**TASK OBJECTIVE**:
Copy each line that contains the word "data".

**INFORMATION SUPPLIED**:
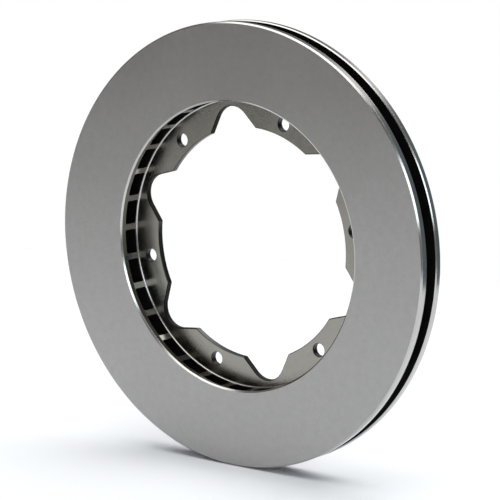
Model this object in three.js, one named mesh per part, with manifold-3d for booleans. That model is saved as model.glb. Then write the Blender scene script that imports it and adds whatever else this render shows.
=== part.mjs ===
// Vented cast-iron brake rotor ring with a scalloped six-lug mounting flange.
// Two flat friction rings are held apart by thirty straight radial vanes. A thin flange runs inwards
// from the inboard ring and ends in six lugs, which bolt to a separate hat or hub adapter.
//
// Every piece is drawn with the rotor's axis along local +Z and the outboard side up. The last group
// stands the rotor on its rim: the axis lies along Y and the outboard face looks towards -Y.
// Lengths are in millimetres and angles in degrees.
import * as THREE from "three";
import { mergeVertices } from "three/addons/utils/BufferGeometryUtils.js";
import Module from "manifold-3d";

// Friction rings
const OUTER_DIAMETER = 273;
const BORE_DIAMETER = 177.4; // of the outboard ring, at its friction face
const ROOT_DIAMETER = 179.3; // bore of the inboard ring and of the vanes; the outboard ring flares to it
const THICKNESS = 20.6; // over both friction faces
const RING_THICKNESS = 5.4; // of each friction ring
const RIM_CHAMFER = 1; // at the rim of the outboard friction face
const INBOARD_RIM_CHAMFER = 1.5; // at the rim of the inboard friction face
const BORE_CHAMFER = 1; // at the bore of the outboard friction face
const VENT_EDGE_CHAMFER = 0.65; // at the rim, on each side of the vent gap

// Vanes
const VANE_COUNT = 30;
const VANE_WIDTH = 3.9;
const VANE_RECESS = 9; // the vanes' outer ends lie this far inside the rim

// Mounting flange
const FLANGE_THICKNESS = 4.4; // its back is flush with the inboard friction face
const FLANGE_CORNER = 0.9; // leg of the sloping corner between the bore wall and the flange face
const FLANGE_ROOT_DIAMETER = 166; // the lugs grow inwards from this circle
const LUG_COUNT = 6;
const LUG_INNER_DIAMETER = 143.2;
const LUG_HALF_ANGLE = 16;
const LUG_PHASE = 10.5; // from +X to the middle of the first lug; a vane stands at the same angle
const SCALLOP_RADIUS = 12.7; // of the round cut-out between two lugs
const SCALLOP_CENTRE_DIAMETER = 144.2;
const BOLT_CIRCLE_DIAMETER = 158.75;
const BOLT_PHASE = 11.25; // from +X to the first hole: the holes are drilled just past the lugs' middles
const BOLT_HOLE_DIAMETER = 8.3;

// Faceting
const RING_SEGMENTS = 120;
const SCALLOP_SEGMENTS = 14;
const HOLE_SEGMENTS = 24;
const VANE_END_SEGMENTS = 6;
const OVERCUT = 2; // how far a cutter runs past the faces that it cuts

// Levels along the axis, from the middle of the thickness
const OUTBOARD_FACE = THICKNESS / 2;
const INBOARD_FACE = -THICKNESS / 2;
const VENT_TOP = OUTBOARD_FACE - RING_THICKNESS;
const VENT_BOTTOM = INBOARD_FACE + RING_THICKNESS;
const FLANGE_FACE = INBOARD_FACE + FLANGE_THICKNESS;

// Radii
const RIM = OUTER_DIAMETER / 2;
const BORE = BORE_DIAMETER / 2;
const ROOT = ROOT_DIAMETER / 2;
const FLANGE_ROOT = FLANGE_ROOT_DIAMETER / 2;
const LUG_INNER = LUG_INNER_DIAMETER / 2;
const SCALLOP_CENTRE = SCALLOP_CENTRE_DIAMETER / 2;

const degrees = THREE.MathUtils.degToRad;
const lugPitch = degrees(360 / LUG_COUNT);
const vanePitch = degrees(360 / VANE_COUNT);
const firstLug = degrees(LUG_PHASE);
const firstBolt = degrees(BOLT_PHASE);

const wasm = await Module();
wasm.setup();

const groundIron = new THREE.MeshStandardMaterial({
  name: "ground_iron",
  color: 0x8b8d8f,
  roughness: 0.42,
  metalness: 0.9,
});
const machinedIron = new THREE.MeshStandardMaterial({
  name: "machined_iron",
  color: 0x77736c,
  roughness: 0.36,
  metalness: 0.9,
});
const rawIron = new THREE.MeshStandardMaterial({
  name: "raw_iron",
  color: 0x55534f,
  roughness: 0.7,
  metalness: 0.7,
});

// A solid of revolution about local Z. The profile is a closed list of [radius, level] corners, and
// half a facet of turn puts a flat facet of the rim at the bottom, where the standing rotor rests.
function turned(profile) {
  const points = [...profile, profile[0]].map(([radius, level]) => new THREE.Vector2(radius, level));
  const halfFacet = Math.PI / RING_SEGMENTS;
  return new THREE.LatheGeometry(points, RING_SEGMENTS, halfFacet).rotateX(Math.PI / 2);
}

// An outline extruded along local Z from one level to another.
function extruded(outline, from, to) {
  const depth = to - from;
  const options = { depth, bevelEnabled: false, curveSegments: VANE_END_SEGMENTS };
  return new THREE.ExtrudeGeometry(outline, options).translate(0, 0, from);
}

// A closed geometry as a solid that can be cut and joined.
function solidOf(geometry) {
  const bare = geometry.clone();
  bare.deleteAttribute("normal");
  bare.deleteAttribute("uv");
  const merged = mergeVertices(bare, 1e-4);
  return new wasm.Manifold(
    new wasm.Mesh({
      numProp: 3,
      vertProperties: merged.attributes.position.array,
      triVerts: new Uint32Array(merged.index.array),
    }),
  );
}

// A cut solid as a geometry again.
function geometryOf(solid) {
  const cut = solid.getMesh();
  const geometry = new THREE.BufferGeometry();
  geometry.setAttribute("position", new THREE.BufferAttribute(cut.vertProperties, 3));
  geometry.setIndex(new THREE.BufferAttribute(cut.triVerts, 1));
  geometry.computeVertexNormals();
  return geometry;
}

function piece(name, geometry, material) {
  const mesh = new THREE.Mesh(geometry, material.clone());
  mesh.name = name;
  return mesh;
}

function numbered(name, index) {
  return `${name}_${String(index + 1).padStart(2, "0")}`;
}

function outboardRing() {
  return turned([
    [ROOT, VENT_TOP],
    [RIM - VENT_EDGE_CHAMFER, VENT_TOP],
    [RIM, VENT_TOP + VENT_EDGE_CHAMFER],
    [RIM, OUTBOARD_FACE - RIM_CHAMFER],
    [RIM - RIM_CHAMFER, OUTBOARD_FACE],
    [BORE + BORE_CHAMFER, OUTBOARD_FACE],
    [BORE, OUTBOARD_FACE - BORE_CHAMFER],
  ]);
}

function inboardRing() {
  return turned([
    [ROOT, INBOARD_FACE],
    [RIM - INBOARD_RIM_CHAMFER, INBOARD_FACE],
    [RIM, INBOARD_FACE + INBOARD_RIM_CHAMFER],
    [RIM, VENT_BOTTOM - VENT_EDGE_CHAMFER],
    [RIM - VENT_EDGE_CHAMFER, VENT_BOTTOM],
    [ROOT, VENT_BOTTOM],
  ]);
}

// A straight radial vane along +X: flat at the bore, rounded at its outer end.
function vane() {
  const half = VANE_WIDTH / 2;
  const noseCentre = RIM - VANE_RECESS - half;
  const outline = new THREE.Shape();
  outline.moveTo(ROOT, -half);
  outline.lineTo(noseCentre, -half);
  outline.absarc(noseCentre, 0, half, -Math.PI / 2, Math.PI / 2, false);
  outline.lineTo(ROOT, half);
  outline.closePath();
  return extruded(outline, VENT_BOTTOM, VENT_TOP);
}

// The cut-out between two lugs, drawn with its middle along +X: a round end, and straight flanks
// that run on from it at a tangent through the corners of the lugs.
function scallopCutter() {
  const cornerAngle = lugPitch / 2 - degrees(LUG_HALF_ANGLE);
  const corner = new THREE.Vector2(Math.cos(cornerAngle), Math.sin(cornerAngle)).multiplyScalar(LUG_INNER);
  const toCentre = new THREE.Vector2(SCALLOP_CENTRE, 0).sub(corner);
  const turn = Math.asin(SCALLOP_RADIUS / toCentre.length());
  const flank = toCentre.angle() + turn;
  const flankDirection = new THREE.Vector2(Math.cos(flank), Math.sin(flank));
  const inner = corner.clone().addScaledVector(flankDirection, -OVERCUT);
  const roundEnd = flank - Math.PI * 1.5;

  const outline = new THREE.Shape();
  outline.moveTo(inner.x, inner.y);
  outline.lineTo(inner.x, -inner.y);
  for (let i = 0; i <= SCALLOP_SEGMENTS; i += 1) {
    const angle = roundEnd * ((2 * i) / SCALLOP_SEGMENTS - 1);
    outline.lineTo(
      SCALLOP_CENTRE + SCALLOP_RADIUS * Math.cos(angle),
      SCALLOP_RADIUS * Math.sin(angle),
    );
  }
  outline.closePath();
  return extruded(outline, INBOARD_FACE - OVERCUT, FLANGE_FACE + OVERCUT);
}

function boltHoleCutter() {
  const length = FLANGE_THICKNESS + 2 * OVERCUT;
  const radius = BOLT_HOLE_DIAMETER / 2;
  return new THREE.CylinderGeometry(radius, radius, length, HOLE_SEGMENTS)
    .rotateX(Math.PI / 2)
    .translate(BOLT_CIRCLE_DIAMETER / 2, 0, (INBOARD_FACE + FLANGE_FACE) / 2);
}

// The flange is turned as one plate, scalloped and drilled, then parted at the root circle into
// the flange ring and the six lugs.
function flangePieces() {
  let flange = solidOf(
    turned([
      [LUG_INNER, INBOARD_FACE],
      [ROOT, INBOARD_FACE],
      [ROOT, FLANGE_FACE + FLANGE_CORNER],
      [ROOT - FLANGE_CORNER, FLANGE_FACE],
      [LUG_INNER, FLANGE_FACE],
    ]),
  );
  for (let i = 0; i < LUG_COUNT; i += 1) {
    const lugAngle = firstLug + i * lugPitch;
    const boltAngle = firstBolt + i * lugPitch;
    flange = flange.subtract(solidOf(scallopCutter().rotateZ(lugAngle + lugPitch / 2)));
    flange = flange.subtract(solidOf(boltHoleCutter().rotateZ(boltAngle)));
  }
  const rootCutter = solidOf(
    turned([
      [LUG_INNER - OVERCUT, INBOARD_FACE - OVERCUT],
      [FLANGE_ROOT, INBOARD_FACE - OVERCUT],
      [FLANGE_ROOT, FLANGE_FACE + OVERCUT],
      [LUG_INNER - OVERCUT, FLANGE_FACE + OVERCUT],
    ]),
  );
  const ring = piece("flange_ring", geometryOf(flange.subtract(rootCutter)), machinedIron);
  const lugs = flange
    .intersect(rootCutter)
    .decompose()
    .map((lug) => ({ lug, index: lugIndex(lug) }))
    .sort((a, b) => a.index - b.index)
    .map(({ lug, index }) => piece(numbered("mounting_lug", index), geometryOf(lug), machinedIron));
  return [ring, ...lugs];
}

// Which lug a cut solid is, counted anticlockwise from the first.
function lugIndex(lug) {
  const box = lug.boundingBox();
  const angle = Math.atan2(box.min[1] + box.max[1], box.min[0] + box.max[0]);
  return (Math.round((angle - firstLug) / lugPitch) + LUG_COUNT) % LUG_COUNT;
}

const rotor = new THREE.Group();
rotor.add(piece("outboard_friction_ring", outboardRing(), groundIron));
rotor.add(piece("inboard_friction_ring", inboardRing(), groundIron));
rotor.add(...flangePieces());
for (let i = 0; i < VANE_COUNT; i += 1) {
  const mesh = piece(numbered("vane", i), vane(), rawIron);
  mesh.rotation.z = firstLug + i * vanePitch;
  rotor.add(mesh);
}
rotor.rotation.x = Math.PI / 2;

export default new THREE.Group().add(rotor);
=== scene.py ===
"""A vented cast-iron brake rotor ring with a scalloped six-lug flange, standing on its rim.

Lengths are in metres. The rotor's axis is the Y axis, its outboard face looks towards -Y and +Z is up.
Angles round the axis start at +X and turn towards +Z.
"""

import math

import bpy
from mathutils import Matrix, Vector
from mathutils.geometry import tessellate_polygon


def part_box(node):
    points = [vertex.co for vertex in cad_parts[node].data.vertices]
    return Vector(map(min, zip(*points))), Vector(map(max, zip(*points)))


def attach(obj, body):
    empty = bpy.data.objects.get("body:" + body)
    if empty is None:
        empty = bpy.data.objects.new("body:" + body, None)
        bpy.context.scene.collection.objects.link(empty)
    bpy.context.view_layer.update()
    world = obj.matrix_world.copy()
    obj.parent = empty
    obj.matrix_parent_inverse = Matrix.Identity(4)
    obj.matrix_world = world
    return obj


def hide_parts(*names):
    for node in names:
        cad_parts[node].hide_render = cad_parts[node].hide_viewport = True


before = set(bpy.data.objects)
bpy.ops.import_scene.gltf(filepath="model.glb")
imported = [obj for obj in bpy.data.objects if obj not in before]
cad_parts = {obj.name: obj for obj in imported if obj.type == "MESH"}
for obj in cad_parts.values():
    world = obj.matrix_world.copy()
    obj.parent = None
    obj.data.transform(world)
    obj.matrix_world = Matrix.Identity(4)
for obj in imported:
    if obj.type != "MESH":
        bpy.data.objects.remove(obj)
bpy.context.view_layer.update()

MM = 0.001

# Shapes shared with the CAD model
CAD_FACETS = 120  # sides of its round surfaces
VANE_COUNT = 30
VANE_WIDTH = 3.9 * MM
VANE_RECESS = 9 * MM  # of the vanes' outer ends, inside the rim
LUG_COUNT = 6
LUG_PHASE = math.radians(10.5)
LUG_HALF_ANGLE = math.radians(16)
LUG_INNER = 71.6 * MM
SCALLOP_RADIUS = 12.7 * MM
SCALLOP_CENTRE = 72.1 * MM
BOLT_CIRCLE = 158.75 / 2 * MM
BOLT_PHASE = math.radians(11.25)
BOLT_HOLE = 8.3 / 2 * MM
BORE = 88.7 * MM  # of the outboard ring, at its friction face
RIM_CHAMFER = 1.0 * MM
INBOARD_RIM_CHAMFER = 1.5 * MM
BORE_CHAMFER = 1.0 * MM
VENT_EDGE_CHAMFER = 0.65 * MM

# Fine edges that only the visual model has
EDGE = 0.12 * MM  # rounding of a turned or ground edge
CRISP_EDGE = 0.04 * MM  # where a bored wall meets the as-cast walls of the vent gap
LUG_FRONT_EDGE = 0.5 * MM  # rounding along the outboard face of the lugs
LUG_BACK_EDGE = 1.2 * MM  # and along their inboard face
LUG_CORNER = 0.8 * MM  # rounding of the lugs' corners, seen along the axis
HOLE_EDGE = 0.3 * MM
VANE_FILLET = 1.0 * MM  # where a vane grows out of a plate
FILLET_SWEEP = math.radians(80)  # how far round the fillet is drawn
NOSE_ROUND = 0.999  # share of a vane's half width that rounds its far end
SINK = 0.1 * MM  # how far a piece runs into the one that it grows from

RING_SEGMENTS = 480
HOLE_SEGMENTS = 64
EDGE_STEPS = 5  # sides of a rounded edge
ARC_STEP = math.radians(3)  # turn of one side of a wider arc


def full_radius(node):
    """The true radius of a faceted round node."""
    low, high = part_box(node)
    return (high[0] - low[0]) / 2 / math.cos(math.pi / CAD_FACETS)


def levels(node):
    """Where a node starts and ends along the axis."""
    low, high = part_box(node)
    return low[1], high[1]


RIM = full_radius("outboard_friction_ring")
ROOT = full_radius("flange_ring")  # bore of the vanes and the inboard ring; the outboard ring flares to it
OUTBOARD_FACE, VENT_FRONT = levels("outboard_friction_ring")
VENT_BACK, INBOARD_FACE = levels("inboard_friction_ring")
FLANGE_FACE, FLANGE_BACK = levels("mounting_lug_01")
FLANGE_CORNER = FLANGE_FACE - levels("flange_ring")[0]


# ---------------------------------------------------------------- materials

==

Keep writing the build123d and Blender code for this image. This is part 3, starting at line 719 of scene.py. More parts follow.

**SOLUTION TO THE PROBLEM**:
    points = [vertex.co for vertex in cad_parts[node].data.vertices]
    empty = bpy.data.objects.get("body:" + body)
        empty = bpy.data.objects.new("body:" + body, None)
before = set(bpy.data.objects)
imported = [obj for obj in bpy.data.objects if obj not in before]
    obj.data.transform(world)
        bpy.data.objects.remove(obj)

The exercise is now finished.